Even if there is widespread agreement in Amherst that reparations are warranted, "there's going to be a bit of a messy process" in figuring out the details, according to Miller. "We'll be able to look at what injuries specifically in Amherst happened in relation to anti-Black racism. And from there, there will be a process for deciding who can apply for reparations. It could be people that no longer even live in Amherst."
'It's only right that we stand up and hold ourselves accountable'
Evan Lewis said the group of descendants of lynching victims are forming a nonprofit and reaching out to other families with a similar history.
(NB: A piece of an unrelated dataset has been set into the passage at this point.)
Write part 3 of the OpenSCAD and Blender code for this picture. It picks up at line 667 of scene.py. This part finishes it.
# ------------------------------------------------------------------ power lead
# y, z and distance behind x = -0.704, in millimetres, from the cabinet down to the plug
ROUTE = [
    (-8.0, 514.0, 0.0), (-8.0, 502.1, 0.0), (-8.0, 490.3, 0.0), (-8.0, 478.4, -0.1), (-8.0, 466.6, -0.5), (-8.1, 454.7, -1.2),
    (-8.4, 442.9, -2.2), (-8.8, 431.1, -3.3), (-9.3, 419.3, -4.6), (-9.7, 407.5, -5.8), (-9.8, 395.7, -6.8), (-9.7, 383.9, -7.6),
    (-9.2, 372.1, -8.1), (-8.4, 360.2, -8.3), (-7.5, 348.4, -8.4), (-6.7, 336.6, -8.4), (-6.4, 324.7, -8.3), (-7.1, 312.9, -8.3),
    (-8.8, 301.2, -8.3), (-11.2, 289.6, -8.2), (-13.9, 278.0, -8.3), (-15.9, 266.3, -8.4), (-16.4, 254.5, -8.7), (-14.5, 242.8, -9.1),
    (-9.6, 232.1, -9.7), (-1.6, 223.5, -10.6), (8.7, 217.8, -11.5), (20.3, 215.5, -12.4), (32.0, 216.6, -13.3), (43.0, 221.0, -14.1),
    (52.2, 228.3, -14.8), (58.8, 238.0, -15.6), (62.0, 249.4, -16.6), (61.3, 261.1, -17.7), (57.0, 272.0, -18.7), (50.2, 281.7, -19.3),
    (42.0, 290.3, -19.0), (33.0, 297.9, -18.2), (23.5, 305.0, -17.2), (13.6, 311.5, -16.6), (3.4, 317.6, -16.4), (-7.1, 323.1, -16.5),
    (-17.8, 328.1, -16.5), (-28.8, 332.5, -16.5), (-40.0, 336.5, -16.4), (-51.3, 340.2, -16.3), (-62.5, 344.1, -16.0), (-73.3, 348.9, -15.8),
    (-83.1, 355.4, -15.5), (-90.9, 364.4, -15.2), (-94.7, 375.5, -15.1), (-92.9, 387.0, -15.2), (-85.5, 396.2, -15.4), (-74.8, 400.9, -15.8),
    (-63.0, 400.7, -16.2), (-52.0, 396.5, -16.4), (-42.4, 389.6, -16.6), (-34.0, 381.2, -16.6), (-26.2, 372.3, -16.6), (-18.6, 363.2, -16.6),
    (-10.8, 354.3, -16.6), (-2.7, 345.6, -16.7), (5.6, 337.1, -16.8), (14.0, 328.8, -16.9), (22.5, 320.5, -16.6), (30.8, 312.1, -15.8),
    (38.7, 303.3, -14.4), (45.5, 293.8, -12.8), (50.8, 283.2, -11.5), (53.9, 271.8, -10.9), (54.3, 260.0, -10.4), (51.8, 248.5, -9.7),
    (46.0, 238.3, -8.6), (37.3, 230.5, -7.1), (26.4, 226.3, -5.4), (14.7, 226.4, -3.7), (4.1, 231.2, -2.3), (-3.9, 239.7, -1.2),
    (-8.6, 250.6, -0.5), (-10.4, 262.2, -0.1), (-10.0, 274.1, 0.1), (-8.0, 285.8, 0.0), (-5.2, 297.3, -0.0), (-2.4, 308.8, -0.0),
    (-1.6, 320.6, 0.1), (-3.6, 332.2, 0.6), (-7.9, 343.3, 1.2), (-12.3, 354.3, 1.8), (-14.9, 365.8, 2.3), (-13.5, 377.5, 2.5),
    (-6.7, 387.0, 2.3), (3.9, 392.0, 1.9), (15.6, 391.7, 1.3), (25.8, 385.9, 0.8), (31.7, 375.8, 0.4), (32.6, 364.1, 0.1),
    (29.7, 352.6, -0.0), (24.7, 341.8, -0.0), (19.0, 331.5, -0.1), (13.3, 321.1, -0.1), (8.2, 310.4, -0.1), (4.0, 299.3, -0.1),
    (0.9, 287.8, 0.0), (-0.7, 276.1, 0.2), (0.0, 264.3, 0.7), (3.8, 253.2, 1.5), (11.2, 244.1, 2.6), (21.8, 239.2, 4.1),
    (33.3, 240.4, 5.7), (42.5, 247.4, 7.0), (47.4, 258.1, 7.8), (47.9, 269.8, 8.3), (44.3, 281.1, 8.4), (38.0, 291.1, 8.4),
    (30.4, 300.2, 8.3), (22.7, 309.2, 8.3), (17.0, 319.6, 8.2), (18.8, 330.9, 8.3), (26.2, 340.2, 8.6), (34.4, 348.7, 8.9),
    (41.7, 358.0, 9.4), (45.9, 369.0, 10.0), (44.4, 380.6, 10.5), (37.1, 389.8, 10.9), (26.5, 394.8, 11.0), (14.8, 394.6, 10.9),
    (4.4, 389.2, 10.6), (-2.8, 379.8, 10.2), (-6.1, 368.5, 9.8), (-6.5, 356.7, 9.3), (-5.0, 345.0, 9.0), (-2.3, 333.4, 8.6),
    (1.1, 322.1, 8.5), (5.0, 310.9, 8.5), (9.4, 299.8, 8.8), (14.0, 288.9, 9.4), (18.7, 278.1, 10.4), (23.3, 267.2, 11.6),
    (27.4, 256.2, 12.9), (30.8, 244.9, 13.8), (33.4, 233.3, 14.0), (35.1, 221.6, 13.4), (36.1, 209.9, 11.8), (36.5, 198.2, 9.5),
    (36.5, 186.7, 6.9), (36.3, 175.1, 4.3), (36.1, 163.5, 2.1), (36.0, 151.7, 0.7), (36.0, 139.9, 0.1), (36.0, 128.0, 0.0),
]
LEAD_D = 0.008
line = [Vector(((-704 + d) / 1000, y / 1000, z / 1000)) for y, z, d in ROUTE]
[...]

They have not yet settled on who would be asked to fund reparations, though he said they might start with state and federal government or private industries once involved in removing Black families from their land.
None of those options are likely to be easy. Many white people have opposed paying for what they consider the sins of their ancestors.
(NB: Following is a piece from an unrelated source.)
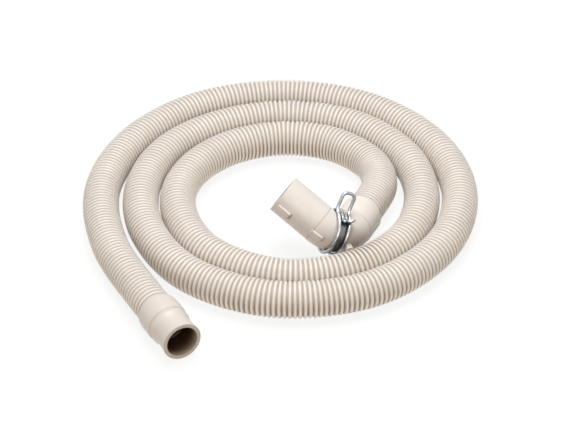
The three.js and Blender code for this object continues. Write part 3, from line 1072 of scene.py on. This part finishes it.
class Studio:
    """Camera, floor, lamps and world."""

    CAMERA_PLACE = (-0.69498, -1.32274, 1.05269)
    CAMERA_RIGHT = (0.88295, -0.46947, 0.0)
    CAMERA_UP = (0.27082, 0.50935, 0.81684)
    SENSOR = 36.0
    LENS = 166.18
    # What the sky gives to rough surfaces, as a part of the white that it shows
    SKY = 0.05
    # The floor: half its width, how far below the hose it lies, and its colour for the light it throws back
    FLOOR_HALF = 6.0
    FLOOR_DROP = 0.0004
    FLOOR_COLOUR = (0.93, 0.88, 0.81)
    # How much of its seen white takes light and shadow, and between which distances that fades out
    SHADED = 0.13
    FADE = (0.25, 1.2)
    WHITE = (1.0, 1.0, 1.0, 1.0)

    @staticmethod
    def shown(tree: bpy.types.NodeTree) -> Socket:
        """1 for rays from the camera, off gloss or through glass, and 0 for those that light the rest."""
        rays = tree.nodes.new("ShaderNodeLightPath").outputs
        seen = rays["Is Camera Ray"]
        for kind in ("Is Glossy Ray", "Is Transmission Ray"):
            larger = tree.nodes.new("ShaderNodeMath")
            larger.operation = "MAXIMUM"
            tree.links.new(seen, larger.inputs[0])
            tree.links.new(rays[kind], larger.inputs[1])
            seen = larger.outputs[0]
        return seen

    def camera(self) -> None:
        """Camera at the photograph's place, with its axes given by its right and up directions."""
        data = bpy.data.cameras.new("view")
        data.sensor_width, data.lens = self.SENSOR, self.LENS
        data.clip_start, data.clip_end = 0.1, 20.0
        camera = shown_object("view", data)
        right, up = Vector(self.CAMERA_RIGHT), Vector(self.CAMERA_UP)
        turn = Matrix((right, up, right.cross(up))).transposed().to_4x4()
        camera.matrix_world = Matrix.Translation(self.CAMERA_PLACE) @ turn
        bpy.context.scene.camera = camera

    def floor(self) -> None:
        """A wide white floor. Seen directly or in gloss it is white with a light shadow."""
        half = self.FLOOR_HALF
        corners = [(-half, -half, 0), (half, -half, 0), (half, half, 0), (-half, half, 0)]
        mesh = bpy.data.meshes.new("floor")
        mesh.from_pydata(corners, [], [(0, 1, 2, 3)])
        floor = shown_object("floor", mesh)
        floor.location.z = -self.FLOOR_DROP
        shader = Shader("floor_white")
        shader.feed(shader.surface, {"Base Color": rgba(self.FLOOR_COLOUR), "Roughness": 0.9})
        seen = self.shown(shader.tree)
        glow = shader.node("ShaderNodeEmission", {"Color": self.WHITE, "Strength": 1.0})
        paper = shader.node("ShaderNodeBsdfDiffuse", {"Color": self.WHITE})
        # The part that takes light and shadow fades out away from the hose, so that the floor ends white
        place = shader.node("ShaderNodeTexCoord").outputs["Object"]
        away = shader.node("ShaderNodeVectorMath", {0: place}, operation="LENGTH").outputs["Value"]
        shaded = shader.ramp(away, *self.FADE, self.SHADED, 0.0)
        white = shader.node("ShaderNodeMixShader", {0: shaded, 1: glow.outputs[0], 2: paper.outputs[0]})
        lit = shader.surface.outputs[0]
        both = shader.node("ShaderNodeMixShader", {0: seen, 1: lit, 2: white.outputs[0]})
        shader.feed(shader.tree.nodes["Material Output"], {"Surface": both.outputs[0]})
        mesh.materials.append(shader.material)

    def lamp(self, name: str, place: Triple, size: float, power: float, colour: Triple = (1, 1, 1)) -> None:
        """A square soft lamp at place, facing the hose, with its power in watts."""
        data = bpy.data.lights.new(name, "AREA")
        data.shape, data.size, data.energy, data.color = "SQUARE", size, power, colour
        lamp = shown_object(name, data)
        lamp.location = place
        lamp.rotation_mode = "QUATERNION"
        lamp.rotation_quaternion = (-Vector(place)).to_track_quat("-Z", "Y")

    def light(self) -> None:
        """A large soft lamp overhead, a weak warm one in front, and a faint sky, white where it is seen."""
        self.lamp("overhead", (0.05, 0.1, 1.5), 1.1, 24.5)
        self.lamp("front", (-0.6, -1.1, 0.9), 0.8, 5.6, (1.0, 0.91, 0.80))
        world = bpy.data.worlds.new("studio")
        world.use_nodes = True
        tree = world.node_tree
        sky = tree.nodes["Background"].inputs
        strength = tree.nodes.new("ShaderNodeMapRange")
        strength.inputs["To Min"].default_value = self.SKY
        tree.links.new(self.shown(tree), strength.inputs["Value"])
        tree.links.new(strength.outputs[0], sky["Strength"])
        sky["Color"].default_value = self.WHITE
        bpy.context.scene.world = world
        bpy.context.scene.view_settings.view_transform = "Standard"


def main() -> None:
    """Builds the studio and every piece of the hose."""
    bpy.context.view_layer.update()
    studio = Studio()
    studio.camera()
    hose = Hose(HOSE)
    ribbed = hose.build(plastic("hose_plastic", HOSE_PLASTIC, "hollow"))
    place = ElbowFrame(ELBOW, CUFF.sleeve / 2)
    StraightCuff(STRAIGHT).build(plastic("cuff_plastic", CUFF_PLASTIC, "hollow"))
    elbow = Elbow(place).build(plastic("elbow_plastic", ELBOW_PLASTIC, "hollow"))
    clamp = SpringClamp(CLAMP, place)
    wire = clamp.build_wire(metal("wire_metal", WIRE_METAL, "under"))
    band = clamp.build_band(metal("band_metal", BAND_METAL, "under"))
    hose.declare()
    studio.floor()
    studio.light()


if __name__ == "__main__":
    main()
"I don't think reparations for something that happened 150 years ago, for whom none of us currently living are responsible, is a good idea," Kentucky U.S. Sen. Mitch McConnell said in 2019.
But Lewis said that's the wrong way to think about what’s fair.
"Many people receive inheritances that are tied to the work that previous generations did, and no one rebuffs an inheritance because they didn't earn the money themselves," he said. "If that's going to be the approach that we take to all of the positive aspects that go along with being Americans, then it's only right that we stand up and hold ourselves accountable for many of the atrocities that have also been committed in the name of America."
Moreover, Lewis said, this is not just a historical issue. Repairing past wrongs informs today's racial reckoning, he said, especially around police brutality.
"Not many people would stand up and suggest that George Floyd's family is not entitled to some form of compensation in the aftermath of his very public murder on the streets of Minneapolis," Lewis said. "And so we have an opportunity to reframe the way we think about these historical atrocities, particularly if we can place it within the context of the current moment that we're living in."